You are here: California / Food and Agricultural Code - FAC / ARTICLE 2. Judicial Process [31621. - 31626.] / Section 31621.

Section 31621. (Amended by Stats. 2002, Ch. 784, Sec. 119.)
Cite as: Cal. Food & Agric. Code §31621.

If an animal control officer or a law enforcement officer has investigated and determined that there exists probable cause to believe that a dog is potentially dangerous or vicious, the chief officer of the public pound or animal control department or his or her immediate supervisor or the head of the local law enforcement agency, or his or her designee, shall petition the superior court of the county wherein the dog is owned or kept for a hearing for the purpose of determining whether or not the dog in question should be declared potentially dangerous or vicious. A proceeding under this section is a limited civil case. A city or county may establish an administrative hearing procedure to hear and dispose of petitions filed pursuant to this chapter. Whenever possible, any complaint received from a member of the public which serves as the evidentiary basis for the animal control officer or law enforcement officer to find probable cause shall be sworn to and verified by the complainant and shall be attached to the petition. The chief officer of the public pound or animal control department or head of the local law enforcement agency shall notify the owner or keeper of the dog that a hearing will be held by the superior court or the hearing entity, as the case may be, at which time he or she may present evidence as to why the dog should not be declared potentially dangerous or vicious.
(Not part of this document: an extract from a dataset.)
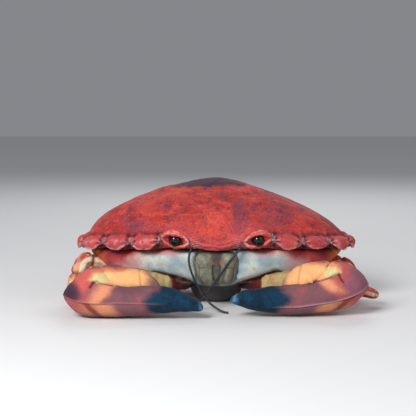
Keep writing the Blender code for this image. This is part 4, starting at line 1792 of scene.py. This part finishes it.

The owner or keeper of the dog shall be served with notice of the hearing and a copy of the petition, either personally or by first-class mail with return receipt requested. The hearing shall be held promptly within no less than five working days nor more than 10 working days after service of notice upon the owner or keeper of the dog. The hearing shall be open to the public. The court may admit into evidence all relevant evidence, including incident reports and the affidavits of witnesses, limit the scope of discovery, and may shorten the time to produce records or witnesses. A jury shall not be available. The court may find, upon a preponderance of the evidence, that the dog is potentially dangerous or vicious and make other orders authorized by this chapter.